Flags, rectangles and pennants are the main types of continuation patterns. They provide some insight into the market potential direction. Often these patterns are considered as a mid-trend indicating a trend continuation, once the pattern occurs. In order for the market trend to continue, the pattern should break out in the correct direction. While these Forex patterns can help you make trading decisions, they are not always reliable. Potential issues include multiple false breakouts and a trend reversal instead of a continuation once the pattern is beginning to be established.

FAQ

Forex Continuation Patterns

What is the most reliable continuation pattern?

The most reliable continuation pattern varies among traders, but symmetrical triangles are highly regarded for their predictability in both bullish and bearish markets.

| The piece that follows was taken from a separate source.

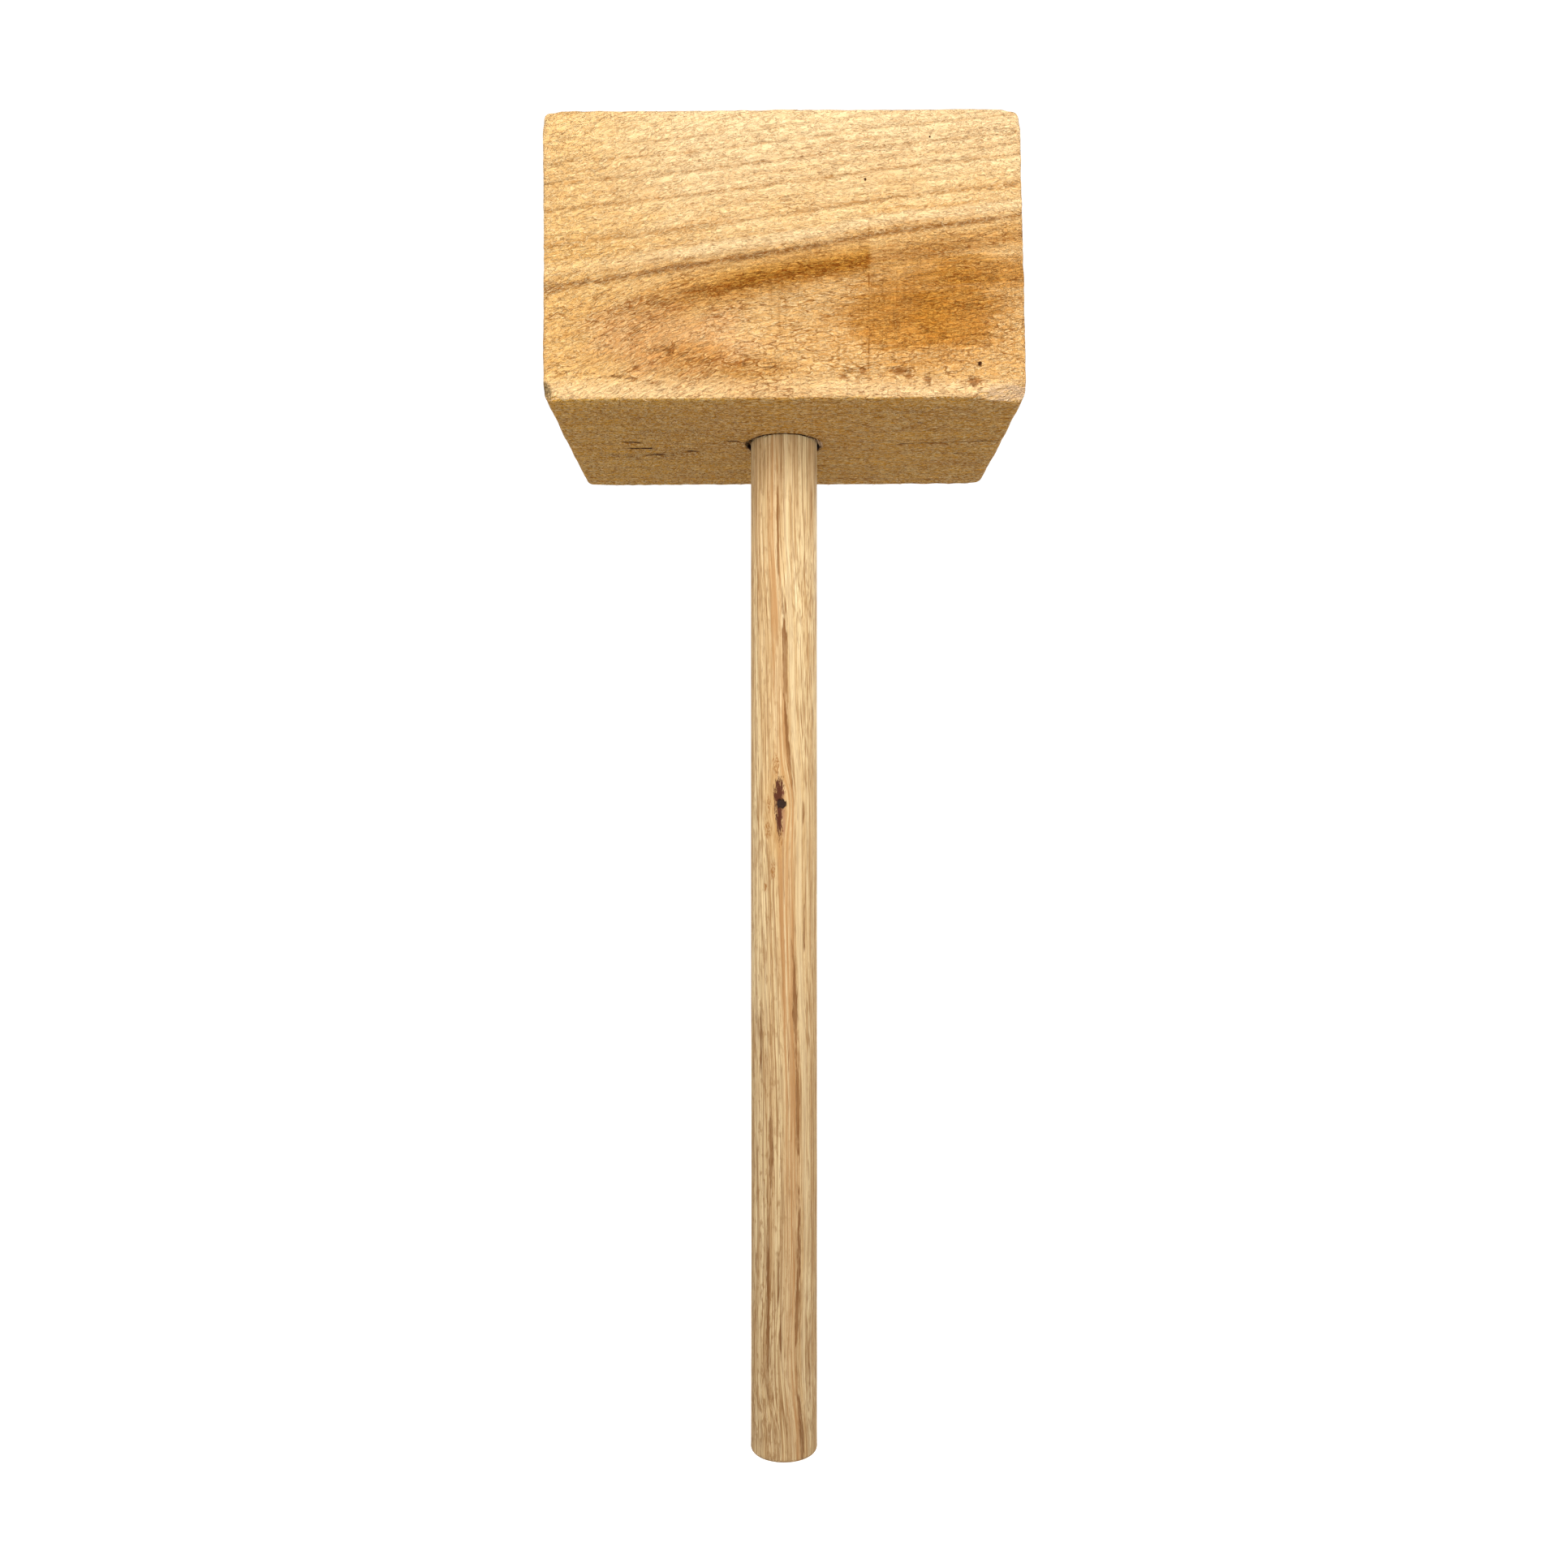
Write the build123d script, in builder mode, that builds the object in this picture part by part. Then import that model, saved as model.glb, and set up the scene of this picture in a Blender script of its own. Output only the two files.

What is the most powerful pattern in forex?

Many traders consider the ascending triangle among the most powerful bullish continuation patterns due to its clear breakout and continuation signals.How many continuation patterns are there?

There are numerous continuation patterns, but the most common include triangles (symmetrical, ascending, and descending), flags, pennants, rectangles, cup and handle, and wedges.

What is the difference between continuation and reversal?

Continuation patterns suggest that the existing trend will proceed after a pause, while reversal patterns indicate a potential change in the trend direction.

What is the bull continuation pattern?

The bull continuation pattern, such as the ascending triangle or bullish rectangle, signals that the existing upward trend is expected to continue after a brief period of consolidation.

Is flag pattern a continuation pattern?

Yes, the flag pattern is a continuation pattern that appears as a small rectangle or parallelogram that slopes against the previous trend, indicating a brief consolidation before the trend resumes.